What is an 'Imputed Cost'

An imputed cost is a cost that is incurred by virtue of using an asset instead of investing it or undertaking an alternative course of action. An imputed cost is an invisible cost that is not incurred directly, as opposed to an explicit cost, which is incurred directly.

Imputed cost is also known as "implicit cost," "implied cost," or "opportunity cost."

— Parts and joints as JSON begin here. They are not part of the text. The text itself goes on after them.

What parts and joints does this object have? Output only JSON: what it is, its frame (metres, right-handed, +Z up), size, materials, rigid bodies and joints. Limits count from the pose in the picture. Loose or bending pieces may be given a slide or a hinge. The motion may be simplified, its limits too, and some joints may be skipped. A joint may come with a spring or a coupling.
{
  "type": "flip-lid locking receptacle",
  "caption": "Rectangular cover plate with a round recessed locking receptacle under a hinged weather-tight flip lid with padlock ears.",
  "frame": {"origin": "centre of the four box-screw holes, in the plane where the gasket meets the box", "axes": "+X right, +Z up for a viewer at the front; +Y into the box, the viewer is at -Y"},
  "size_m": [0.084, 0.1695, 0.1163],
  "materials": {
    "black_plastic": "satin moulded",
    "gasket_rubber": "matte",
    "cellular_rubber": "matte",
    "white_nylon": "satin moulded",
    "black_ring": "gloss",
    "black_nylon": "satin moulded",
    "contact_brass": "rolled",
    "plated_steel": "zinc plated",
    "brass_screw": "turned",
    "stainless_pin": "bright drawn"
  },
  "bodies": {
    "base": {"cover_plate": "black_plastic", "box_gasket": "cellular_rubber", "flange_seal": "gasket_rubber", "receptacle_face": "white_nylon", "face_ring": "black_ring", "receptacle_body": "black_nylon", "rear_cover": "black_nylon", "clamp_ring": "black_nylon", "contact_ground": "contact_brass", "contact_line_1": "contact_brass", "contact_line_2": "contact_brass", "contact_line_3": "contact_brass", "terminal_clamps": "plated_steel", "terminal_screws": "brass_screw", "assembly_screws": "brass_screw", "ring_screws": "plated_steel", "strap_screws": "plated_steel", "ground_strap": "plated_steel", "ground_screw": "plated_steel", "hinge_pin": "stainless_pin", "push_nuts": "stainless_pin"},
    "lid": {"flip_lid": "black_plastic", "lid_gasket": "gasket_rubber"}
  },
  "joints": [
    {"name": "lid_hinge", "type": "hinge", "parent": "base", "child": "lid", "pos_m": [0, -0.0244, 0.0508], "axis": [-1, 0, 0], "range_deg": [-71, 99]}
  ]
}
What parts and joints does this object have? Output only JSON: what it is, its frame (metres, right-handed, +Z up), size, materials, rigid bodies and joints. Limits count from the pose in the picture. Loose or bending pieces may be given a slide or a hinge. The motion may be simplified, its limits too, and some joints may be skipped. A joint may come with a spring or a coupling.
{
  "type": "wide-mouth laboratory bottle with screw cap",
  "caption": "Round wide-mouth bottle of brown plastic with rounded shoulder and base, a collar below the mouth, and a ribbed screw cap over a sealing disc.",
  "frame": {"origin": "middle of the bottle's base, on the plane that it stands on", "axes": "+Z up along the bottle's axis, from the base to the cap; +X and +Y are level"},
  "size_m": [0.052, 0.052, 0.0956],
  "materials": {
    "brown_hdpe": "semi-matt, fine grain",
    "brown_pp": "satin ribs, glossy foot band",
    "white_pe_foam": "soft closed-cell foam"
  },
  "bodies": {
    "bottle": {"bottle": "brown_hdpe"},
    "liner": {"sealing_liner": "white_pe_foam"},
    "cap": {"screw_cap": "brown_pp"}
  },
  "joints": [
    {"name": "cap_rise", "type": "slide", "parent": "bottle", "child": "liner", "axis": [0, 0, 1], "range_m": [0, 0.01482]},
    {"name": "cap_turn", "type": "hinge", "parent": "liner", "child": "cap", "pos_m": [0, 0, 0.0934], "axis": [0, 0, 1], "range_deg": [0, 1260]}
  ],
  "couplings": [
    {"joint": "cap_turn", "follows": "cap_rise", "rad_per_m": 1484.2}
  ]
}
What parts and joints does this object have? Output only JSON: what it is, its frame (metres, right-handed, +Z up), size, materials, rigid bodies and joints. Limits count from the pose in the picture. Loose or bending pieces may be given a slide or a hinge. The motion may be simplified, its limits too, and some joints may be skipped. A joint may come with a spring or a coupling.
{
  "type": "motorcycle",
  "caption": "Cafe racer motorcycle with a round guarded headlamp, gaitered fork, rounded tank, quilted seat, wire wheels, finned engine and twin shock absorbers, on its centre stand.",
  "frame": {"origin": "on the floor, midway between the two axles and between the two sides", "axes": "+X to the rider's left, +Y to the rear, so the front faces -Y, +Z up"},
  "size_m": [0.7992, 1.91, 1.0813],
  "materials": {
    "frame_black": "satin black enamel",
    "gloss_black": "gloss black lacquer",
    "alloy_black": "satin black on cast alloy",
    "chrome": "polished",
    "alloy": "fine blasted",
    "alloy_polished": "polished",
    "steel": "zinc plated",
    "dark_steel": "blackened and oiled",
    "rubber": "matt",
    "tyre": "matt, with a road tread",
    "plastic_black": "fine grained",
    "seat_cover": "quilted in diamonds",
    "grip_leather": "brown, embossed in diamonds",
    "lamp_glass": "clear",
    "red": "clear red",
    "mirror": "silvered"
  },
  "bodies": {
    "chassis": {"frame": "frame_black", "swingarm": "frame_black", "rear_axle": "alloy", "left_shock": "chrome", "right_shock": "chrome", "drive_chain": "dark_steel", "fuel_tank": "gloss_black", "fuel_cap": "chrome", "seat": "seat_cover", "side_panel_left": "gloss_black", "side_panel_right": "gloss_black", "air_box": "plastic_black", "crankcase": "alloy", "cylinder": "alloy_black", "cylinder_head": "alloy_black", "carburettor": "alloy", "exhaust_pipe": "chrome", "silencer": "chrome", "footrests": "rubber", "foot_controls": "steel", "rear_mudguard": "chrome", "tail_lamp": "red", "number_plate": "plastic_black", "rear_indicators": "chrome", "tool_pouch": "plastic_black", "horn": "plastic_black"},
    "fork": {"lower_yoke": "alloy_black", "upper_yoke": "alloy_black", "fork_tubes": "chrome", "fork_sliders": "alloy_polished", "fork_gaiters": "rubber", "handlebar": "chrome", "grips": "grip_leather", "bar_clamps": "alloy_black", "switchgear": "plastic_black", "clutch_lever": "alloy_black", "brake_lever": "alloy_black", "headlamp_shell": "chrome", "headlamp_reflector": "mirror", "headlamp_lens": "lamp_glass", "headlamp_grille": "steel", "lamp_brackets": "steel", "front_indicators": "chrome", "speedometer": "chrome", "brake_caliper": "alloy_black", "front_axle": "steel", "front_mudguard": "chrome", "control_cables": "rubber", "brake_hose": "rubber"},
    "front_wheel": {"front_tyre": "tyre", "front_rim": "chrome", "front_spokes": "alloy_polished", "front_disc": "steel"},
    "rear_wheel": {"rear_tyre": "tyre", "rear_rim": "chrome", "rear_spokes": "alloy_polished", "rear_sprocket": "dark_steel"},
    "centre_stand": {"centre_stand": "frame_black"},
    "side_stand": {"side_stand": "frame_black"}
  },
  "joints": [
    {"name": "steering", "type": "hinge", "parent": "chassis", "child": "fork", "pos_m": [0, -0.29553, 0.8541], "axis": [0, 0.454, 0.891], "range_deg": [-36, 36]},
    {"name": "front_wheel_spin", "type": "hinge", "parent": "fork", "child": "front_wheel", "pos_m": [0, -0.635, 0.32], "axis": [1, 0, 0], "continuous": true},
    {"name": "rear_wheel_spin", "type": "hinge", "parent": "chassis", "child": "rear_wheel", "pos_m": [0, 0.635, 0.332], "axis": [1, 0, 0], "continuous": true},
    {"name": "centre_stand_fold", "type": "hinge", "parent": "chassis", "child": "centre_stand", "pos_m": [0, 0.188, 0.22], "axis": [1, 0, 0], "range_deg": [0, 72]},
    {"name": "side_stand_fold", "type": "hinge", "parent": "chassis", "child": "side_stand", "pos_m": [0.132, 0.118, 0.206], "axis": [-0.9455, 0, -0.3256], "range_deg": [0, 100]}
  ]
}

BREAKING DOWN 'Imputed Cost'

Imputed costs are hidden and therefore not of primary importance in management budgeting policies. Explicit costs can be easily identified and planned for, so they get most of the attention. Imputed costs may be calculated in situations where alternative uses of an asset are under consideration, but businesses generally adhere to consistent usage of assets to run operations. The usage of these assets generates expenses that are recorded on their books. There is no formal accounting for imputed costs.

Examples of Imputed Costs

Suppose a company owns an office building in the central business district of a city where managerial and administrative staff work. The company's manufacturing site is located outside the city. The company could decide to relocate the workers to the manufacturing location and sell or rent the downtown office building. The imputed costs, in this case, are the proceeds from the sale of the building or amount of rental income the company could earn from leasing it to another party. The staff stays put, and only explicit costs associated with using the building, such as maintenance, utilities and depreciation, are booked on the income statement.

As another example, suppose a company is sitting on a pile of cash that earns only 150 basis points in a money market account. Meanwhile, alternative risk-free securities are yielding 2%. The imputed cost is 50 basis points, the foregone amount that the company would be earning if it invested the cash in the higher-yielding securities.